Locate the line that contains "obj.data.transform(world)". Print it and each following line through the end of the listing, verbatim, and nothing more.

**Data listing:**
⁂
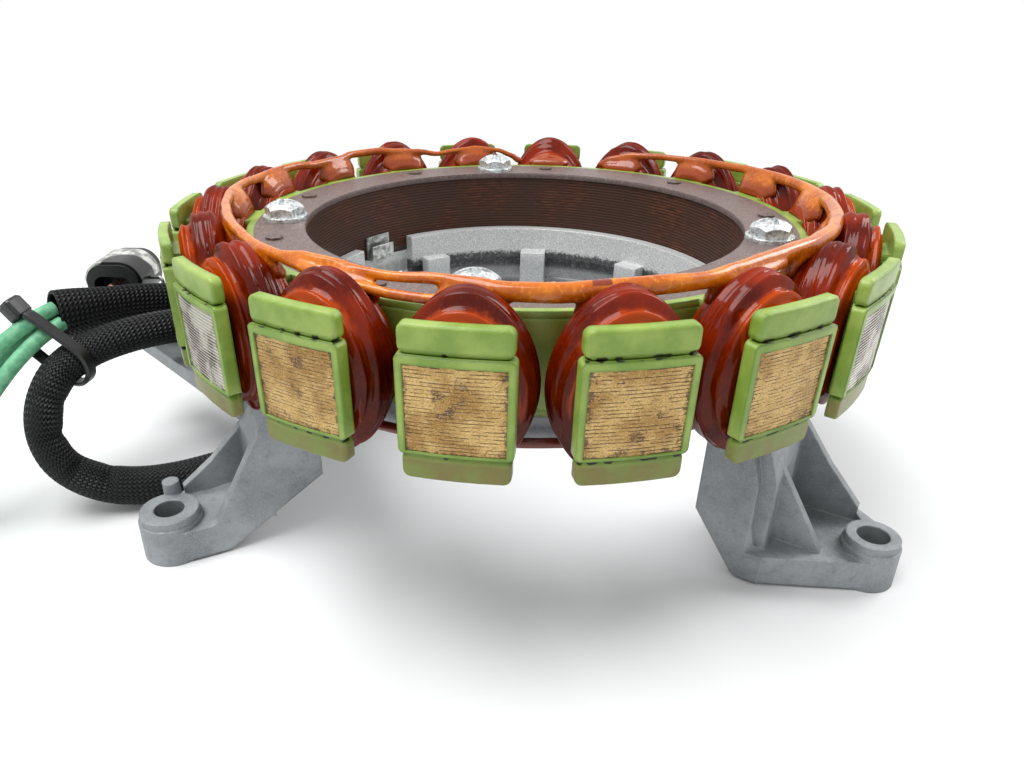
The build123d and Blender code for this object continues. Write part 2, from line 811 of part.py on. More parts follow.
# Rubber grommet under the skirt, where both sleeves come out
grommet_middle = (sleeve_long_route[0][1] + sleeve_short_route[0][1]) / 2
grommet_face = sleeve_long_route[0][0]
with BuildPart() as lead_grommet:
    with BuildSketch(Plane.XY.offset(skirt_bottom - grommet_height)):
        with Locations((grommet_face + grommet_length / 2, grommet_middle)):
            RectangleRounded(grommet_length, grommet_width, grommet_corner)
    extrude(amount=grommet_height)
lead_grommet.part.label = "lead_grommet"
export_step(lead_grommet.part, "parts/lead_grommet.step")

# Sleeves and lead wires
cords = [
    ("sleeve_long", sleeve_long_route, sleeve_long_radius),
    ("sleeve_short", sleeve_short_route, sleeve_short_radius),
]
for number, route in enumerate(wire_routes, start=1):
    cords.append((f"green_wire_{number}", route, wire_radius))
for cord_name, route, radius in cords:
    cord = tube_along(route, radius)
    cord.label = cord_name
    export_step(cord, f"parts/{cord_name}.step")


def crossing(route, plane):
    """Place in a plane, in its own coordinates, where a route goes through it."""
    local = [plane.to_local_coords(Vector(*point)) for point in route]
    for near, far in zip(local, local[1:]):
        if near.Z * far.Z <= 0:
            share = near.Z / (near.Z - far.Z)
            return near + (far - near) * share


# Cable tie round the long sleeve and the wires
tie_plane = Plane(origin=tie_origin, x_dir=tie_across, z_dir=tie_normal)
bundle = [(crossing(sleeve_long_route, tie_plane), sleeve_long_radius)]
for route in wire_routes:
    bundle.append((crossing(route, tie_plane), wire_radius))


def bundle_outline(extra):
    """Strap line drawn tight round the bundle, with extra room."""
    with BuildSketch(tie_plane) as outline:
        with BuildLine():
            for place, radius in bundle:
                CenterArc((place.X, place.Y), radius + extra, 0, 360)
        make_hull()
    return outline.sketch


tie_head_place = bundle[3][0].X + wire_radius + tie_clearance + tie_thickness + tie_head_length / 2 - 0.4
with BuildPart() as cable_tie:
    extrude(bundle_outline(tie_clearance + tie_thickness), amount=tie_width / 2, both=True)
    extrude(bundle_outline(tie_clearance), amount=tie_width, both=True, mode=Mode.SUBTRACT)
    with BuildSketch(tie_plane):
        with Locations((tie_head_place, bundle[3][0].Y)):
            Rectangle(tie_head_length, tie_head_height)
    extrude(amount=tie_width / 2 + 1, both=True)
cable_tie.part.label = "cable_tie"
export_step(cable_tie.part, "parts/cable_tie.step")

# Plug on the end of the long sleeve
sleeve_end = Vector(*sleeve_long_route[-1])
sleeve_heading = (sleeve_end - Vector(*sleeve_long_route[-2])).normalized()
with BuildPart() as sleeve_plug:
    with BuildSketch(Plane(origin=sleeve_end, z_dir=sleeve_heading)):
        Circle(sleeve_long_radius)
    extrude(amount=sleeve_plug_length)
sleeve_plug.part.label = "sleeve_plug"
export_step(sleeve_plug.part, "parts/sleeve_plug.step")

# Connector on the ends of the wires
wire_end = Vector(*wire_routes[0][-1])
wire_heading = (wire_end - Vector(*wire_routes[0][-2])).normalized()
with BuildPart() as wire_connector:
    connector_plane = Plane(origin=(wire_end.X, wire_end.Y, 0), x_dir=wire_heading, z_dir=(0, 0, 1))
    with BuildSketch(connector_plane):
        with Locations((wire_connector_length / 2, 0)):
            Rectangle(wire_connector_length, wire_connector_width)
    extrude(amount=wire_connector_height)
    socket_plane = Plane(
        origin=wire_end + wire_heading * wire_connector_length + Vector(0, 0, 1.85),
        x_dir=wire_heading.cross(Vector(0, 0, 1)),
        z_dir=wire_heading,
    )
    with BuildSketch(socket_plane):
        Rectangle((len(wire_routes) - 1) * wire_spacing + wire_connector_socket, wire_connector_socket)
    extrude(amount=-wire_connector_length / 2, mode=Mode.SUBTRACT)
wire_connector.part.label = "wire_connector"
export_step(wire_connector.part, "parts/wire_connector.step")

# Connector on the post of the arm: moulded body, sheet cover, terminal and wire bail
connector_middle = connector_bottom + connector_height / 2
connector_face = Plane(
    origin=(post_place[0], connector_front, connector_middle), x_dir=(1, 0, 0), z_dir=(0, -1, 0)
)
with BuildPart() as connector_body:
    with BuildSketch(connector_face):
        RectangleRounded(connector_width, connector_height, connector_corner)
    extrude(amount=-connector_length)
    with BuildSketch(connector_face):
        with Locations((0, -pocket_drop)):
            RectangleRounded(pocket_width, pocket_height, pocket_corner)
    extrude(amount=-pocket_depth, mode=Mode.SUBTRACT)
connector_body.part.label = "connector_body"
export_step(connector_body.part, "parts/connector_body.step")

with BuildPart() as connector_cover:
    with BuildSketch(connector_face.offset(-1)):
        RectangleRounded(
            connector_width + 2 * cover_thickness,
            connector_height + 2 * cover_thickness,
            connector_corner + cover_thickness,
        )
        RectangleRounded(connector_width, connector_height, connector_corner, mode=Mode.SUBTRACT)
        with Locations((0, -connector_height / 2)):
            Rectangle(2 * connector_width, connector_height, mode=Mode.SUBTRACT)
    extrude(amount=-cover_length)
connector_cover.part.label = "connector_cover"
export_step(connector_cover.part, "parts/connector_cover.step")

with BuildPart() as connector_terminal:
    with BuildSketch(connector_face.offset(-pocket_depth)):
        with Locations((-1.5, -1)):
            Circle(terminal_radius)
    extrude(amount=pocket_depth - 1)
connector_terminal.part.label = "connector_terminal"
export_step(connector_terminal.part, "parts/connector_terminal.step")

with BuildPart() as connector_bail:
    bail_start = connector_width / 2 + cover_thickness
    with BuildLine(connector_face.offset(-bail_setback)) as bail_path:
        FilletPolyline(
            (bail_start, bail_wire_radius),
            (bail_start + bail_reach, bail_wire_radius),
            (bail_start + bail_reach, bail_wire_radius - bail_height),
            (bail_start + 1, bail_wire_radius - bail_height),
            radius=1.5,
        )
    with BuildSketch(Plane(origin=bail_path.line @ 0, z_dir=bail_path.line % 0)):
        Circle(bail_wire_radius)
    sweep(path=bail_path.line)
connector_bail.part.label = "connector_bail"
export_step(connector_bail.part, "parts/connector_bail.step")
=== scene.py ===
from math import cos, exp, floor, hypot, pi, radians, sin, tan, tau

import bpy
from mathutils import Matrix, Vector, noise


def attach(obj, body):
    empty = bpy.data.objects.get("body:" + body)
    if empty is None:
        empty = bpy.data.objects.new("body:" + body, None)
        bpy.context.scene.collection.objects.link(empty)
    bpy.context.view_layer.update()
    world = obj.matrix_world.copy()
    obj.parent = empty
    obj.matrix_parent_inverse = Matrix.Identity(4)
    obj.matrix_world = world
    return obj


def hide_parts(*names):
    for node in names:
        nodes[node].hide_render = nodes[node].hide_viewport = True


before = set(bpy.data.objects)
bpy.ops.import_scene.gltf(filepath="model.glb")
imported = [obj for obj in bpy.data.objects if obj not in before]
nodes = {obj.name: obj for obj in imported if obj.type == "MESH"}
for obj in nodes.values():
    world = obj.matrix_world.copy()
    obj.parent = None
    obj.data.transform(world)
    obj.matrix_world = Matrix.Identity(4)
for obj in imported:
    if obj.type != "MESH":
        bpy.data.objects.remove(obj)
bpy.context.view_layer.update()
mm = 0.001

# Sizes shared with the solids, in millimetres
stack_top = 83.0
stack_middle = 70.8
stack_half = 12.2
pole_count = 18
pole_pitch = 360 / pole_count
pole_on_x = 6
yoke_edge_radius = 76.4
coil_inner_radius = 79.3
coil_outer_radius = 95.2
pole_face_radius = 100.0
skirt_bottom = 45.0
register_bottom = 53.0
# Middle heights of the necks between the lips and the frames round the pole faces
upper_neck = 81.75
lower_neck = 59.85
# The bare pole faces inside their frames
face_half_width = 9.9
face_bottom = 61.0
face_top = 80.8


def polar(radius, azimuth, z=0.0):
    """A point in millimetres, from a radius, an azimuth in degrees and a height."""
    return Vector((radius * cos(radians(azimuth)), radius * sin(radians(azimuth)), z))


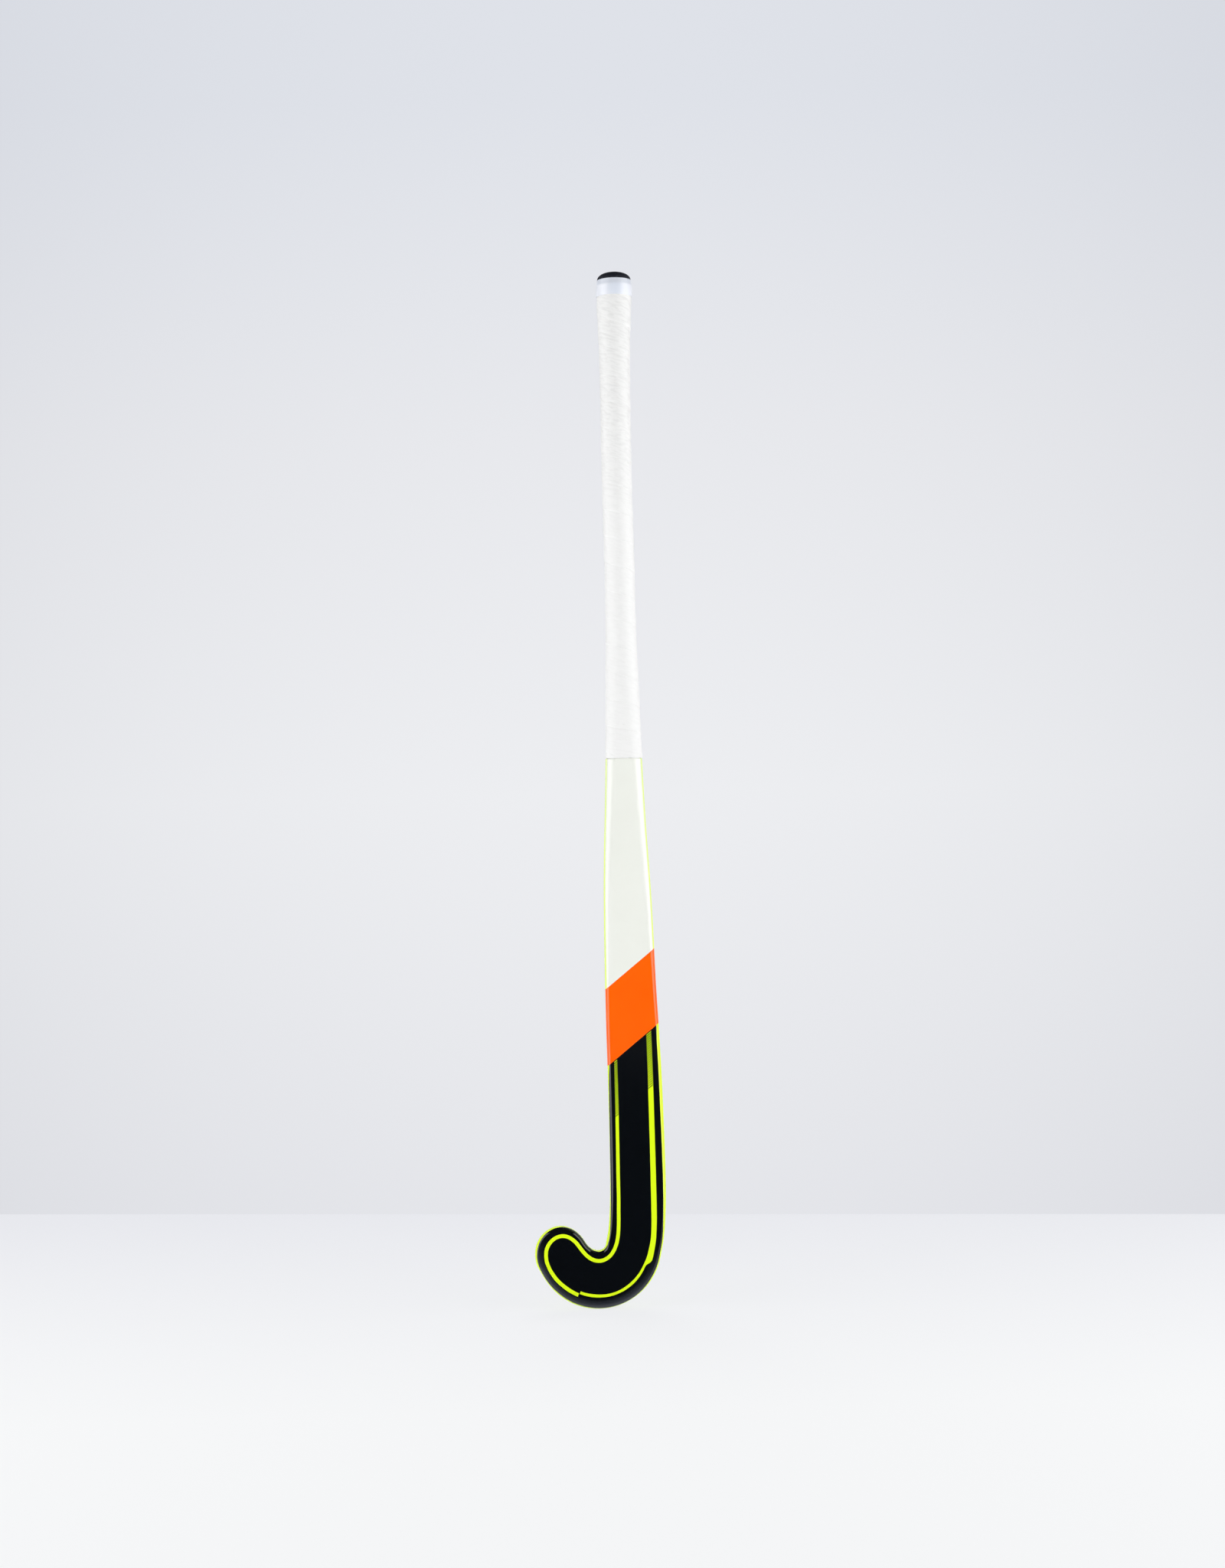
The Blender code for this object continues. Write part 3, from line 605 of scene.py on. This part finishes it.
⁂
**Expected answer:**
    obj.data.transform(world)
    obj.matrix_world = Matrix.Identity(4)
for obj in imported:
    if obj.type != "MESH":
        bpy.data.objects.remove(obj)
bpy.context.view_layer.update()
mm = 0.001

# Sizes shared with the solids, in millimetres
stack_top = 83.0
stack_middle = 70.8
stack_half = 12.2
pole_count = 18
pole_pitch = 360 / pole_count
pole_on_x = 6
yoke_edge_radius = 76.4
coil_inner_radius = 79.3
coil_outer_radius = 95.2
pole_face_radius = 100.0
skirt_bottom = 45.0
register_bottom = 53.0
# Middle heights of the necks between the lips and the frames round the pole faces
upper_neck = 81.75
lower_neck = 59.85
# The bare pole faces inside their frames
face_half_width = 9.9
face_bottom = 61.0
face_top = 80.8


def polar(radius, azimuth, z=0.0):
    """A point in millimetres, from a radius, an azimuth in degrees and a height."""
    return Vector((radius * cos(radians(azimuth)), radius * sin(radians(azimuth)), z))


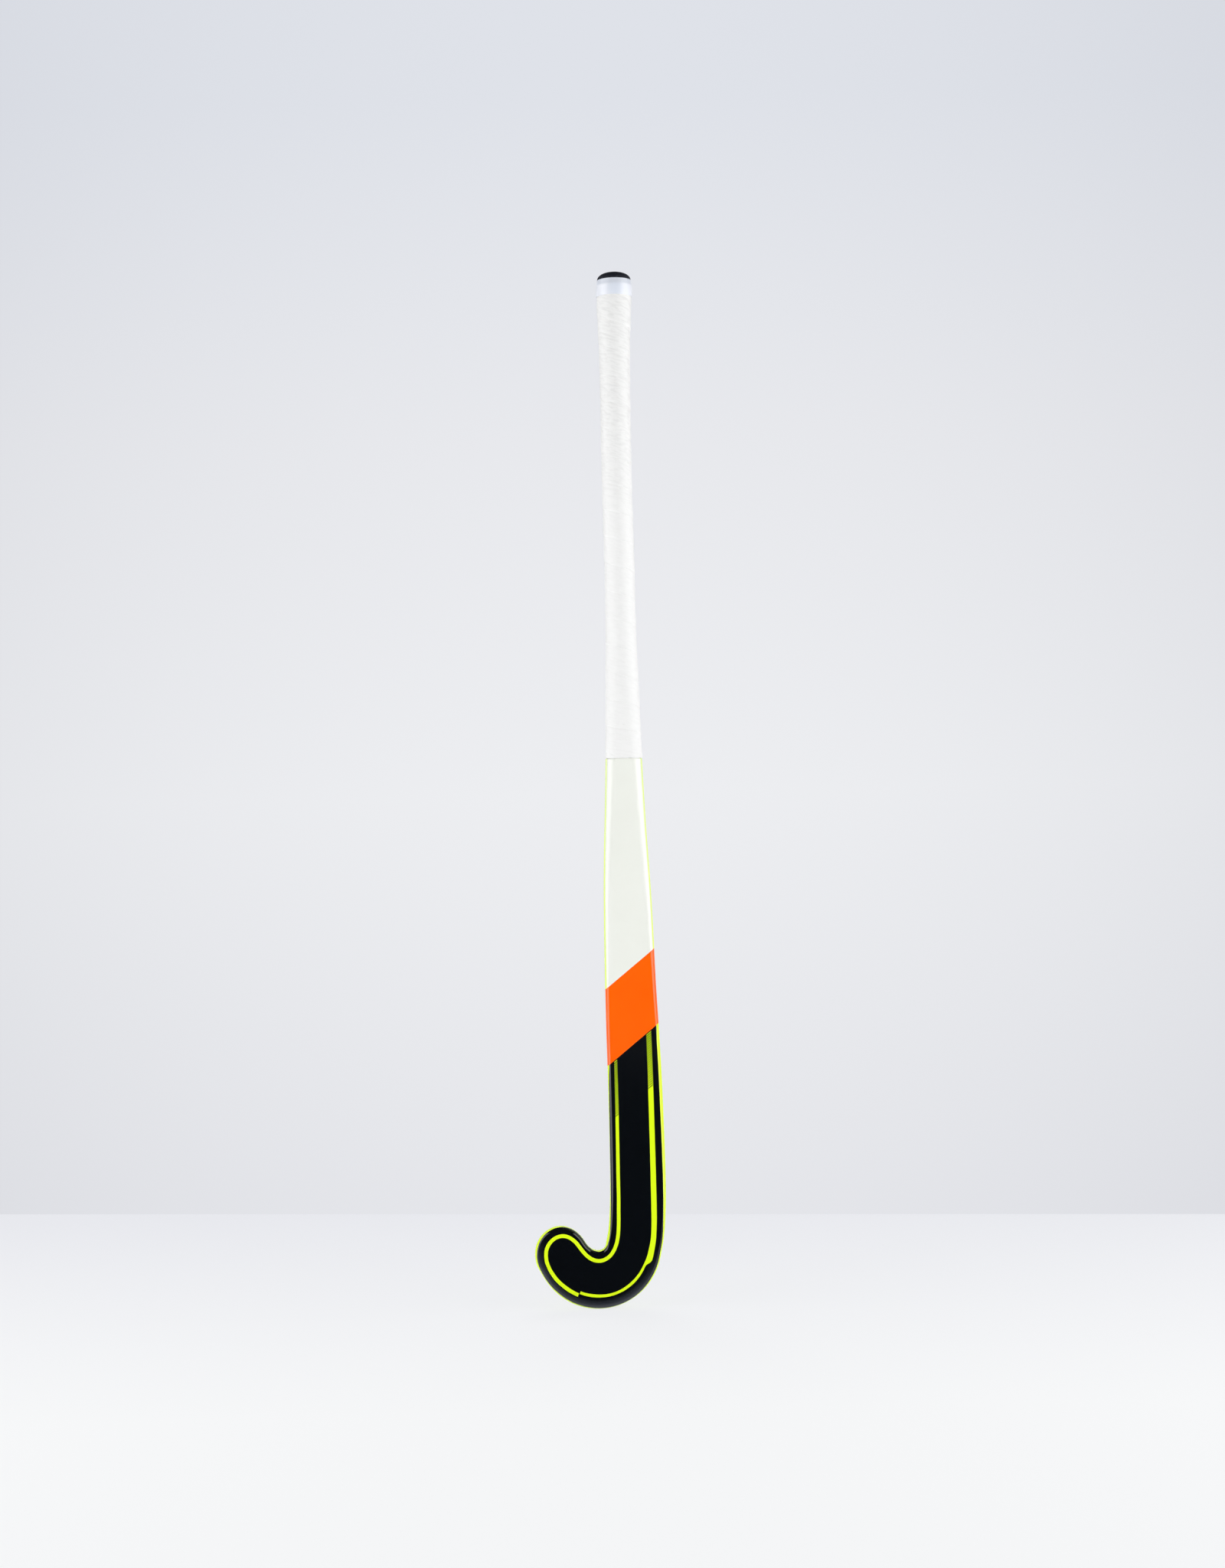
The Blender code for this object continues. Write part 3, from line 605 of scene.py on. This part finishes it.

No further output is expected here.